* begin DATA PROVIDED *

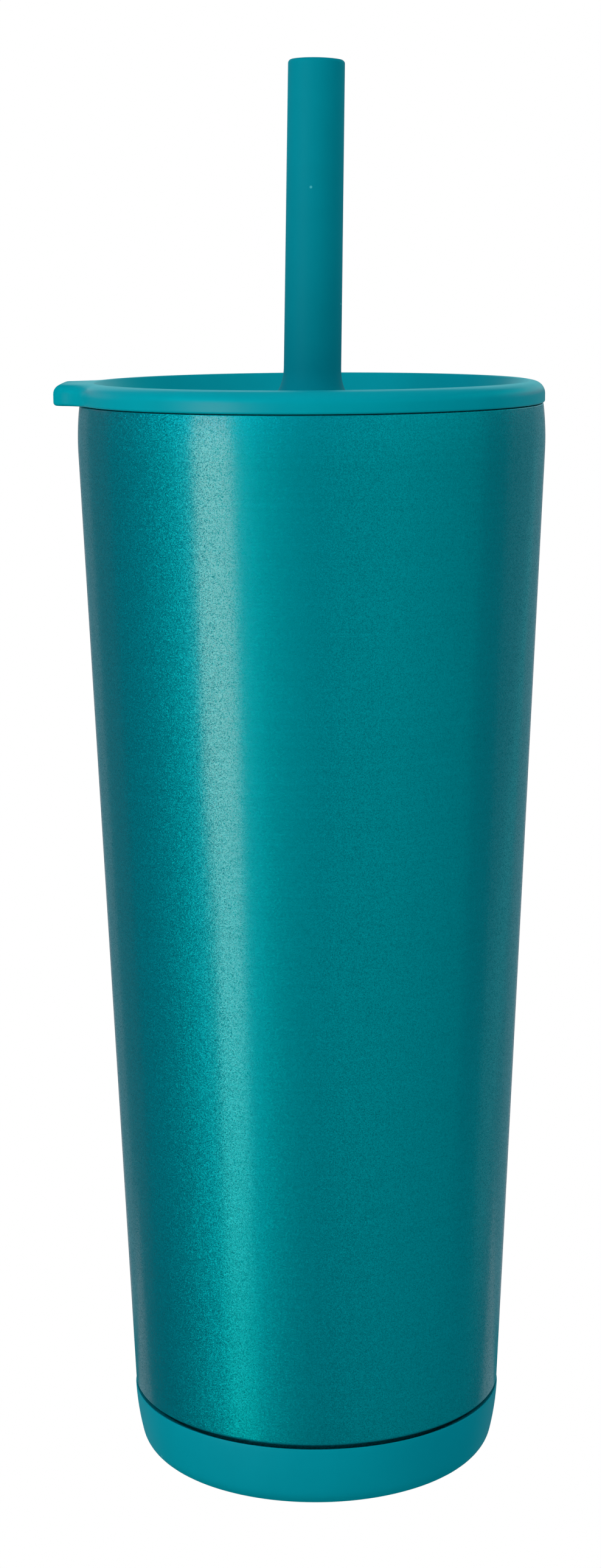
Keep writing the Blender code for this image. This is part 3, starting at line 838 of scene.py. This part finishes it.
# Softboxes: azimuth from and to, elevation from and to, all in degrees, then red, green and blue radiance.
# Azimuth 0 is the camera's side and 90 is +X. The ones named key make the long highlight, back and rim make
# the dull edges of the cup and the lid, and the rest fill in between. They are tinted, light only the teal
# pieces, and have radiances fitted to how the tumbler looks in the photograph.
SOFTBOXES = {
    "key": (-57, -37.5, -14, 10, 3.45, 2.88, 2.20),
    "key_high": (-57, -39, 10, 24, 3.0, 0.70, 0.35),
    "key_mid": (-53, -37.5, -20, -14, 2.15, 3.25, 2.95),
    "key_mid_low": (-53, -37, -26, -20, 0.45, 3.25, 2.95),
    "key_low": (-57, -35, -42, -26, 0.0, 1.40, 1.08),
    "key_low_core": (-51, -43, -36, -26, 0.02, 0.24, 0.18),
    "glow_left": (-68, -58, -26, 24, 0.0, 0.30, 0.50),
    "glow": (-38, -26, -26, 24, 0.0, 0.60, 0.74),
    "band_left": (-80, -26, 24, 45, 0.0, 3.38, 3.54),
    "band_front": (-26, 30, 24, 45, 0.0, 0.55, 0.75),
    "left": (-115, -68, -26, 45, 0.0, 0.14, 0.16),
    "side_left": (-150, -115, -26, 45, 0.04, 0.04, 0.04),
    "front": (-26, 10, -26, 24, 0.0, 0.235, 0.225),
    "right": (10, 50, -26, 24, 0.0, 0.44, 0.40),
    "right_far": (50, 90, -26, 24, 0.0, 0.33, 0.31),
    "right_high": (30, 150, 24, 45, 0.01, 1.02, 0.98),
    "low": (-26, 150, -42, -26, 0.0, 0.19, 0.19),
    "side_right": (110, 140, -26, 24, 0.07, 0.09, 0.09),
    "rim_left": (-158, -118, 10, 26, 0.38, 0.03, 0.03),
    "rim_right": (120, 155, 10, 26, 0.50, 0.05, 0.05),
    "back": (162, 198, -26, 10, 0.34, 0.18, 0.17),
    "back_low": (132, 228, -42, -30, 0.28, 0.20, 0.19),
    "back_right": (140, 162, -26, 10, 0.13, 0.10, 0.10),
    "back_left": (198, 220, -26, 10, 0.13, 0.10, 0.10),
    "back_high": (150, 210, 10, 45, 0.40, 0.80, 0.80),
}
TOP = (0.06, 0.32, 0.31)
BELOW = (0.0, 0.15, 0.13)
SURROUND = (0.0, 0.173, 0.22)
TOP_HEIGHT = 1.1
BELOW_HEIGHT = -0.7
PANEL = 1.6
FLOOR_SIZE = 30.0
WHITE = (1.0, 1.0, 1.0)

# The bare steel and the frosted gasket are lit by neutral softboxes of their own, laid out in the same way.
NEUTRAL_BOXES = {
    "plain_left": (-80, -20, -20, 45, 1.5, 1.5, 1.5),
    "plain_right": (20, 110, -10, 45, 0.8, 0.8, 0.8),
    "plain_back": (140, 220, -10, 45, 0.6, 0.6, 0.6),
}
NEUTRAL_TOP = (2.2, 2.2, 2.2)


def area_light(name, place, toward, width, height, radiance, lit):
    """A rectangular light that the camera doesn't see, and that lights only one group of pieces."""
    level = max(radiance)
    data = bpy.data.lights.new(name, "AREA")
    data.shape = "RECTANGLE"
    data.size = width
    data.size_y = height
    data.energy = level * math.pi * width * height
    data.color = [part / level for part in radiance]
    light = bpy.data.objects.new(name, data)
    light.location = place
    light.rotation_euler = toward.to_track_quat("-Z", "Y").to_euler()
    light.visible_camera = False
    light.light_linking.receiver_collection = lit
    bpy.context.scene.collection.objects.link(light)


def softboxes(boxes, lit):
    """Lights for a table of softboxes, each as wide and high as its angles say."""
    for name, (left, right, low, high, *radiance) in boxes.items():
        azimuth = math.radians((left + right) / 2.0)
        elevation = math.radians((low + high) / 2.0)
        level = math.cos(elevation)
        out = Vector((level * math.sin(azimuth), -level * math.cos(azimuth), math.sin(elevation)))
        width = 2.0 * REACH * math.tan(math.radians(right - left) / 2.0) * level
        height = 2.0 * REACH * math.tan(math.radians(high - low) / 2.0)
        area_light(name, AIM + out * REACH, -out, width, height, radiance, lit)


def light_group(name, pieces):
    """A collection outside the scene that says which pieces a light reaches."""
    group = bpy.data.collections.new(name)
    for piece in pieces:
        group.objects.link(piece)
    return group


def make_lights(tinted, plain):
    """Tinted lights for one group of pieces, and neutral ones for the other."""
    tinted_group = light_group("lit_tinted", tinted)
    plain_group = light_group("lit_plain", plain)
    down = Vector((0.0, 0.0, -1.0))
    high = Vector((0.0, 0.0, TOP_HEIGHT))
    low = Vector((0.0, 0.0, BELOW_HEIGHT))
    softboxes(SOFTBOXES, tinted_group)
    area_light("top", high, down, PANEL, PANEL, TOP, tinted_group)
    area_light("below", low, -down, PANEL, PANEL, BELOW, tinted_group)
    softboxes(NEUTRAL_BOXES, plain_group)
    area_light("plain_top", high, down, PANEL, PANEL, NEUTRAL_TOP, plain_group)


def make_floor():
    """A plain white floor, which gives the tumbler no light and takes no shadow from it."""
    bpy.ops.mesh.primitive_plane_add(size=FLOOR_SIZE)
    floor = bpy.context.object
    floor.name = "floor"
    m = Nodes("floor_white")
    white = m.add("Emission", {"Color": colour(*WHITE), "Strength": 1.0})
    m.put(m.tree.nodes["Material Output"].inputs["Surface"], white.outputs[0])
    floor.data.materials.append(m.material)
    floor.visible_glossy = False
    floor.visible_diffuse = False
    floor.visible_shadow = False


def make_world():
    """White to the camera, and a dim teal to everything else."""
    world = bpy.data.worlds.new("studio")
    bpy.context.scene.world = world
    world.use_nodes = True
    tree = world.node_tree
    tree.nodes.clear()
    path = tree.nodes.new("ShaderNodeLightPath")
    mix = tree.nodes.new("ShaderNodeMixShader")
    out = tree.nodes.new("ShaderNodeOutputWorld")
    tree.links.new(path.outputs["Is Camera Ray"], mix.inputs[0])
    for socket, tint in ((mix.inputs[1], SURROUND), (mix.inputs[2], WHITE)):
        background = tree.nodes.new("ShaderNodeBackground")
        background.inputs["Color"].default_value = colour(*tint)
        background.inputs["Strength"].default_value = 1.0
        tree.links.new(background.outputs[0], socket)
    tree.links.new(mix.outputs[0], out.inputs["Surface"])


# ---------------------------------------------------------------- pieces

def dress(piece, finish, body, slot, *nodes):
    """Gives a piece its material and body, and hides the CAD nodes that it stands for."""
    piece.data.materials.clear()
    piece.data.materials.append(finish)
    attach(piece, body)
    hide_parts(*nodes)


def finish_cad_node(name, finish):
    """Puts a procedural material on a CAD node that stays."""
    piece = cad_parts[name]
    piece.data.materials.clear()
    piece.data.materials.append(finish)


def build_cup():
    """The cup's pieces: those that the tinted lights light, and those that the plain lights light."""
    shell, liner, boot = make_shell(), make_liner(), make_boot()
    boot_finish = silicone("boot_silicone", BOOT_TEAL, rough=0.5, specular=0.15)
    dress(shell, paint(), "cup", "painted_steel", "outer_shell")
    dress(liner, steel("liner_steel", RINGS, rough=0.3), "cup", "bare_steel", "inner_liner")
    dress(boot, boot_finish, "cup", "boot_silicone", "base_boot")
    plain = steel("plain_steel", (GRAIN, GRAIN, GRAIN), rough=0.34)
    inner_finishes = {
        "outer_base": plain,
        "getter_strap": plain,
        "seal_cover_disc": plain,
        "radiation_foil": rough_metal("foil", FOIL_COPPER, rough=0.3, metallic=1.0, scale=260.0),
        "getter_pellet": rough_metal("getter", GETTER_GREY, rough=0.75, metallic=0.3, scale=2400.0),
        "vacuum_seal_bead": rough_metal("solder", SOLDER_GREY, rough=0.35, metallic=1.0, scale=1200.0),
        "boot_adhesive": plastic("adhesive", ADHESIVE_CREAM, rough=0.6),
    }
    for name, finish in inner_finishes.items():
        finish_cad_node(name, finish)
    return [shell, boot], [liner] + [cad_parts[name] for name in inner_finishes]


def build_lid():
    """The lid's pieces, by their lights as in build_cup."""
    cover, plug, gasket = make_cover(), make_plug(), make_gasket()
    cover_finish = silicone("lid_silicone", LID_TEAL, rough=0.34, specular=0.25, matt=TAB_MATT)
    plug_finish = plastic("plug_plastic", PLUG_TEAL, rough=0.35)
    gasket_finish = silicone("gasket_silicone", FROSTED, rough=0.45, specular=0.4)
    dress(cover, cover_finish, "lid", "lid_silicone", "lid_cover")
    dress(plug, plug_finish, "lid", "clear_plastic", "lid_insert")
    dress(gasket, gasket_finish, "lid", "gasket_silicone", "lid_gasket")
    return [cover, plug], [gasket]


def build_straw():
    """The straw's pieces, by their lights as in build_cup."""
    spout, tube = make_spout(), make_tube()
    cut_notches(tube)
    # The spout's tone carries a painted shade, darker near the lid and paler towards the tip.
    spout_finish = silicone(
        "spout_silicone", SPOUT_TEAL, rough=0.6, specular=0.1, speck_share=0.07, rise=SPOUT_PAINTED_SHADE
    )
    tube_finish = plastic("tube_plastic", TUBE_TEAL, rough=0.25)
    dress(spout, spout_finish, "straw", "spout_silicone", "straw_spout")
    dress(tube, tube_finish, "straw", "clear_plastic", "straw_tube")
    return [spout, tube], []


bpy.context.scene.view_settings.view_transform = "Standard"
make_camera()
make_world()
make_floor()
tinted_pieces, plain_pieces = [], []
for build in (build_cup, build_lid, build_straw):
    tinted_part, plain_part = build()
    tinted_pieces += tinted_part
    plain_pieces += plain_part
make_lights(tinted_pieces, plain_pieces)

* end DATA PROVIDED *

Beginning at the first line above, repeat exactly until the line containing "WHITE = (1.0, 1.0, 1.0)", which is included.

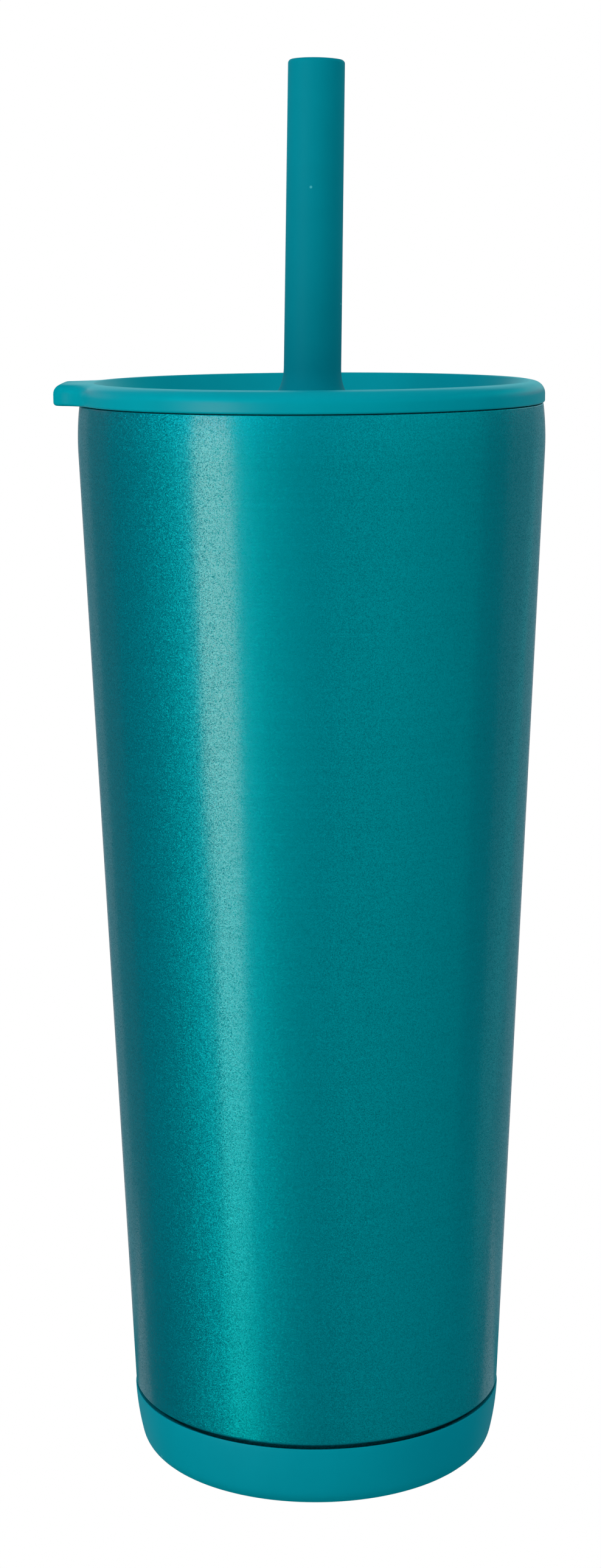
Keep writing the Blender code for this image. This is part 3, starting at line 838 of scene.py. This part finishes it.
# Softboxes: azimuth from and to, elevation from and to, all in degrees, then red, green and blue radiance.
# Azimuth 0 is the camera's side and 90 is +X. The ones named key make the long highlight, back and rim make
# the dull edges of the cup and the lid, and the rest fill in between. They are tinted, light only the teal
# pieces, and have radiances fitted to how the tumbler looks in the photograph.
SOFTBOXES = {
    "key": (-57, -37.5, -14, 10, 3.45, 2.88, 2.20),
    "key_high": (-57, -39, 10, 24, 3.0, 0.70, 0.35),
    "key_mid": (-53, -37.5, -20, -14, 2.15, 3.25, 2.95),
    "key_mid_low": (-53, -37, -26, -20, 0.45, 3.25, 2.95),
    "key_low": (-57, -35, -42, -26, 0.0, 1.40, 1.08),
    "key_low_core": (-51, -43, -36, -26, 0.02, 0.24, 0.18),
    "glow_left": (-68, -58, -26, 24, 0.0, 0.30, 0.50),
    "glow": (-38, -26, -26, 24, 0.0, 0.60, 0.74),
    "band_left": (-80, -26, 24, 45, 0.0, 3.38, 3.54),
    "band_front": (-26, 30, 24, 45, 0.0, 0.55, 0.75),
    "left": (-115, -68, -26, 45, 0.0, 0.14, 0.16),
    "side_left": (-150, -115, -26, 45, 0.04, 0.04, 0.04),
    "front": (-26, 10, -26, 24, 0.0, 0.235, 0.225),
    "right": (10, 50, -26, 24, 0.0, 0.44, 0.40),
    "right_far": (50, 90, -26, 24, 0.0, 0.33, 0.31),
    "right_high": (30, 150, 24, 45, 0.01, 1.02, 0.98),
    "low": (-26, 150, -42, -26, 0.0, 0.19, 0.19),
    "side_right": (110, 140, -26, 24, 0.07, 0.09, 0.09),
    "rim_left": (-158, -118, 10, 26, 0.38, 0.03, 0.03),
    "rim_right": (120, 155, 10, 26, 0.50, 0.05, 0.05),
    "back": (162, 198, -26, 10, 0.34, 0.18, 0.17),
    "back_low": (132, 228, -42, -30, 0.28, 0.20, 0.19),
    "back_right": (140, 162, -26, 10, 0.13, 0.10, 0.10),
    "back_left": (198, 220, -26, 10, 0.13, 0.10, 0.10),
    "back_high": (150, 210, 10, 45, 0.40, 0.80, 0.80),
}
TOP = (0.06, 0.32, 0.31)
BELOW = (0.0, 0.15, 0.13)
SURROUND = (0.0, 0.173, 0.22)
TOP_HEIGHT = 1.1
BELOW_HEIGHT = -0.7
PANEL = 1.6
FLOOR_SIZE = 30.0
WHITE = (1.0, 1.0, 1.0)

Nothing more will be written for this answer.